United States Court of Appeals, Fourth Circuit
Mar 9, 1983
702 F.2d 466 (4th Cir. 1983)

Summary

In United States v. Hobby, 702 F.2d 466 (4th Cir. 1983), our own court endorsed the Second Circuit's reasoning in San Juan commenting that defendant had been deprived of due process "since the prosecution had provided defense counsel with abundant reason to believe that he could and should focus his defense on the events and occurrences on the bus."

Summary of this case from U.S. v. Ellis

Opinion

Nos. 82-5143, 82-5144.

Argued November 12, 1982.

Decided March 9, 1983.

Shelley Blum, Charlotte, N.C., Thomas C. Manning, Raleigh, N.C. (Cheshire, Manning Parker, Raleigh, N.C., on brief), for appellants.

Janis H. Kockritz, U.S. Dept. of Justice, Washington, D.C. (Samuel T. Currin, U.S. Atty., Raleigh, N.C., on brief), for appellee.

Appeal from the United States District Court for the Eastern District of North Carolina.

Before HALL and PHILLIPS, Circuit Judges, and HAYNSWORTH, Senior Circuit Judge.


Wilbur Hobby and Mort Levi were convicted of conspiring to defraud the United States of funds appropriated under the Comprehensive Employment and Training Act in violation of 18 U.S.C.A. §§ 371 and 665. In addition, Hobby was convicted of misapplying or obtaining by fraud monies granted under CETA in violation of § 665, while Levi was convicted of hiring ineligible persons for training in a program established with CETA monies in violation of § 665. Each was sentenced to imprisonment and now appeals his conviction.

I.

Wilbur Hobby was president of the AFL-CIO in North Carolina and owner of Precision Graphics, Inc., a printing company located across the street from the union office. He had involved himself many times with CETA projects, and in one of those projects he had worked with Mort Levi. The union had need of computer services in its daily business, and typically such services were obtained by contracting with outside companies. Hobby conceived the idea that he might provide such services through the acquisition of a minicomputer compatible with the national union's big computer.

In all Hobby had signed 15 CETA contracts between early 1977 and late 1979.

During one of Hobby's CETA funded printing training programs in 1978-79, Hobby paid Levi $2,500 for "curriculum committee support."

In January 1979, Hobby began discussions with a representative from Mohawk-Data Sciences about acquiring a computer for union work. Over the next two to three months, discussions about what equipment was necessary continued. In the meanwhile, however, Hobby and Levi formed a new company, Precision Data, Inc. Levi was shown on the articles of incorporation as an incorporator and also was listed as registered agent. Hobby owned 95% of the corporation's stock and was its president.

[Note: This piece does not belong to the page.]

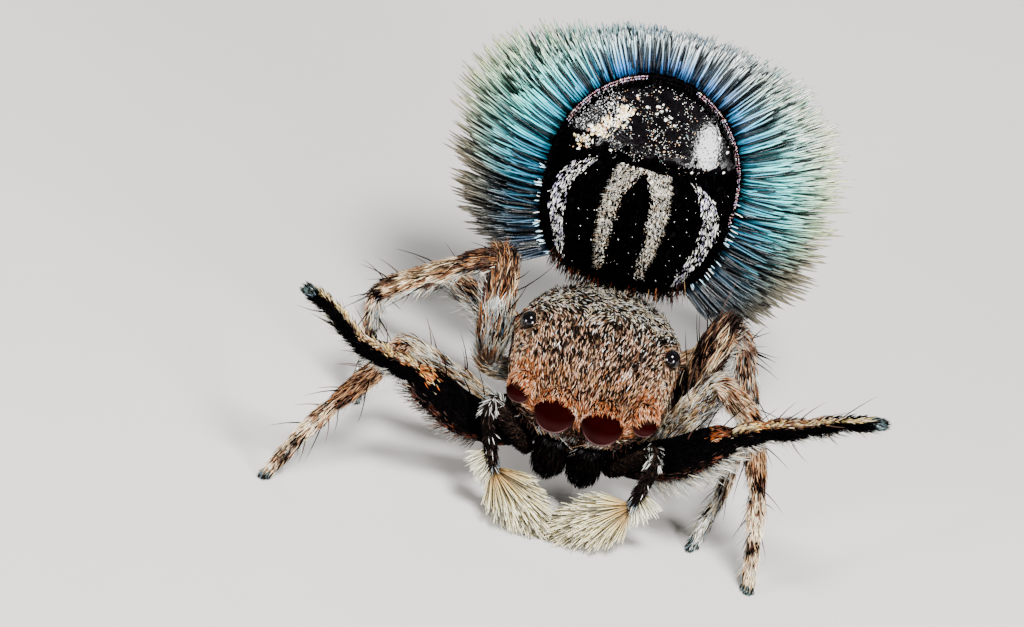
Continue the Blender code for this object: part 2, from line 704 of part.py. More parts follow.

In February 1979, the newly formed corporation, Precision Data, submitted to the North Carolina Department of Natural Resources and Community Development a CETA grant request for funds to train data processing personnel. The application was received with skepticism, both because of doubt of the need of another such program in that vicinity and because Precision Data had no staff, capital, plant or experience in computer training. The director of the Division of Community Employment of NRCD suggested that the contract be awarded to Precision Graphics because of its previous experience with CETA contracts. Levi met with two NRCD employees and drafted a new CETA application on behalf of Precision Graphics.

On May 21, 1979, the application of Precision Graphics for a grant of $129,429 was placed on NRCD's authorization list.

Meanwhile, in April, Hobby, on behalf of Precision Data, had contracted to purchase a computer from Mohawk. The purchase price was $41,317.68, to be paid with a down payment of $10,329.42 and twenty-four equal monthly installments of $1,721.57. In addition, Precision Data agreed to pay Mohawk $214 a month for maintenance.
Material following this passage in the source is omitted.